Исчезнули при свете просвещенья
Поэзии ребяческие сны,
И не о ней хлопочут поколенья,
Промышленным заботам преданы.
Е. А. Баратынский
«Для путешественника любо, когда он проезжает чистым, веселым городом, в котором можно остановиться в удобной гостинице и поесть хорошо, и потолковать с ловким прислужником о местных достопримечательностях. Такой город непременно покажется ему цветущим в торговом и промышленном отношении, так он его и занесет в свои записки», – иронично замечал А. Н. Островский[2]. На рубеже 1850–1860 годов столица по-прежнему поражала немногочисленных туристов колокольным звоном и обилием золотых маковок. Однако первое впечатление часто разбивалось о кривые улицы, скверные мостовые и прочие пикантности, невидимые издалека. «В ней можно восхищаться лишь тем, что кажется, напр., видом с Кремлевской набережной на Москворечье, но не тем, что есть в ней внутри, ибо внутри грязь и сор и духовные и материальные», – писал о Москве В. Ф. Одоевский.

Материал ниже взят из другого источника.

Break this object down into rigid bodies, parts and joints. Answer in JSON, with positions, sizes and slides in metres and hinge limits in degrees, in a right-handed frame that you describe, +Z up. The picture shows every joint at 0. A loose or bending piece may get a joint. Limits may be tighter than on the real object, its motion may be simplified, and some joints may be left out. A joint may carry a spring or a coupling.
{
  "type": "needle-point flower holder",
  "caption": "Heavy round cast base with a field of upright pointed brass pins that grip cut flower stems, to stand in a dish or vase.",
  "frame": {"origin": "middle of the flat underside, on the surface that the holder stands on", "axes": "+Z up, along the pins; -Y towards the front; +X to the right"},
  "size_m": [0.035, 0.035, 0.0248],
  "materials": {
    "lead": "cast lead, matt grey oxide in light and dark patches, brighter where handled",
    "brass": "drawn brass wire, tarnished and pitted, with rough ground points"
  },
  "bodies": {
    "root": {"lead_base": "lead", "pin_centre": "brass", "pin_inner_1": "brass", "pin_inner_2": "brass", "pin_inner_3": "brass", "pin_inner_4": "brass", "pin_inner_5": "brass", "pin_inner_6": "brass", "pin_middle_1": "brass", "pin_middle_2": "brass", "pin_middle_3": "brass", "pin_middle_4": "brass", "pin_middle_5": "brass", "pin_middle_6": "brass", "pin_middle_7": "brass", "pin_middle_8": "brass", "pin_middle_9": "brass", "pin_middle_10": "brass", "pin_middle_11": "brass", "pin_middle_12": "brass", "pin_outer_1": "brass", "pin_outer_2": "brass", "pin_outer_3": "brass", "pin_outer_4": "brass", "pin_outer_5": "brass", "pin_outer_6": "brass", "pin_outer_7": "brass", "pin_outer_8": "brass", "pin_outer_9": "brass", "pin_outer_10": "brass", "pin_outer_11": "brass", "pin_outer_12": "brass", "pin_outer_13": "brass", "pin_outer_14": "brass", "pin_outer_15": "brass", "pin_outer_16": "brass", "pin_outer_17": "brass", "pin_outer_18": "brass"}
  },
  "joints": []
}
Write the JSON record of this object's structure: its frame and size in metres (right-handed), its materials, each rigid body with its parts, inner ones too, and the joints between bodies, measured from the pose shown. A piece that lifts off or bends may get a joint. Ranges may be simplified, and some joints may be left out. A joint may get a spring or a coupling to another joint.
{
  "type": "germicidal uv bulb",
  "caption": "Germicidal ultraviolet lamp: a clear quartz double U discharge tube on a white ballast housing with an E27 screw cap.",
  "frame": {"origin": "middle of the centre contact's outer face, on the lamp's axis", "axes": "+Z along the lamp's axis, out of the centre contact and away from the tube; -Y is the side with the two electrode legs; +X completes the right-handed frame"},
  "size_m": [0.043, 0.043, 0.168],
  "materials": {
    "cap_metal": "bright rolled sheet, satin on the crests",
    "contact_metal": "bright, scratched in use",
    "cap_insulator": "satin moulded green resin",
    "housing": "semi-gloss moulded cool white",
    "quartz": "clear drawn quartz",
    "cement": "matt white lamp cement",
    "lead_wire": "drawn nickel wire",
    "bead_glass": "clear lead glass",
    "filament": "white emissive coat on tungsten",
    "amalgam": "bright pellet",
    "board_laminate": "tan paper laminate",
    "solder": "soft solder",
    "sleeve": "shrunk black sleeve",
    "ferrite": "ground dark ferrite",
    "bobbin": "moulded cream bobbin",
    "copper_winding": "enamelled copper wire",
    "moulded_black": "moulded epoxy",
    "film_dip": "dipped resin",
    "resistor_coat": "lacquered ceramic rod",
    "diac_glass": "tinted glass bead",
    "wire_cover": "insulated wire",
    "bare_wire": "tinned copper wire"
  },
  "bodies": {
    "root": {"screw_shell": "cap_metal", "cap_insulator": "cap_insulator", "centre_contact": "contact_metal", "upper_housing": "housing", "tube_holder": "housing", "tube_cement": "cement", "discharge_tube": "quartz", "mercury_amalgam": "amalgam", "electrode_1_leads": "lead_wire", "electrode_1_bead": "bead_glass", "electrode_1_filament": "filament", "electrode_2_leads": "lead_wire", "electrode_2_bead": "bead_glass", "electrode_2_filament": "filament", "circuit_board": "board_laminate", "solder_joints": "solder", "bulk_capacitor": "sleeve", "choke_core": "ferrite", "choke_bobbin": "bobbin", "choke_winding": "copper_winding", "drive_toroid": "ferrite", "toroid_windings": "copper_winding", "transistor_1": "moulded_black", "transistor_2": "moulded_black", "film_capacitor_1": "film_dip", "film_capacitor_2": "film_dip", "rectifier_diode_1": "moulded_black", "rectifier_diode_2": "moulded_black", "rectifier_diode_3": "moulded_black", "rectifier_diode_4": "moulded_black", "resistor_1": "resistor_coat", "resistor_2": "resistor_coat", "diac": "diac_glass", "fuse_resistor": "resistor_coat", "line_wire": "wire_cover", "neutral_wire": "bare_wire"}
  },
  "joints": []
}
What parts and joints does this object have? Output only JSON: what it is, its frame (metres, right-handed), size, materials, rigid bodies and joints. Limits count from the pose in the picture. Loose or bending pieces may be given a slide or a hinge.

Потеря столичного статуса отразилась на внутреннем состоянии города. Москву стали воспринимать как тихое место для окончания дней своих, карьеру предпочитали делать в Петербурге. Впрочем, верноподданническая литература нисколько не обижалась: «Повинуясь неисповедимым судьбам Божиим, помня, что и ей били челом когда-то Великий Новгород, Тверь и Владимир, в свою очередь, без ропота склонилась она пред молодым, щеголеватым Петербургом, уступила ему право на главу России, сама же осталась одним сердцем ее»[3]. Аполлон Майков выразил народные настроения стихами:
Давно цари России новой,
Оставив стольный град Москвы,
В равнинах Ингрии суровой
Разбили лагерь у Невы;
Но духом ты, Москва, не пала
И, древнею блестя красой,
Ты никогда не перестала
Быть царства нашего душой…
Москва при этом не переставала быть центром российской провинции, о чем пишет географ В. Л. Каганский. Постоянное соперничество двух городов, Москвы и Петербурга, он сравнивает с эстонским феноменом Таллин – Тарту. И. С. Аксаков, кстати, был благодарен Петру за 150-летнюю передышку для родного города: «Тем свободнее могла производиться в Москве работа народного самосознания и очищаться от всех исторических случайностей и всякой исключительности русская мысль. Москве предстоит подвиг завоевать путем мысли и сознания утраченное жизнью и возродить русскую народность в обществе, оторванном от народа. Довольно сказать, что Москва и Русь одно и то же, живут одною жизнью, одним биением сердца, – и этими словами само собою определяется значение Москвы и отношение ее к Петербургу»[4].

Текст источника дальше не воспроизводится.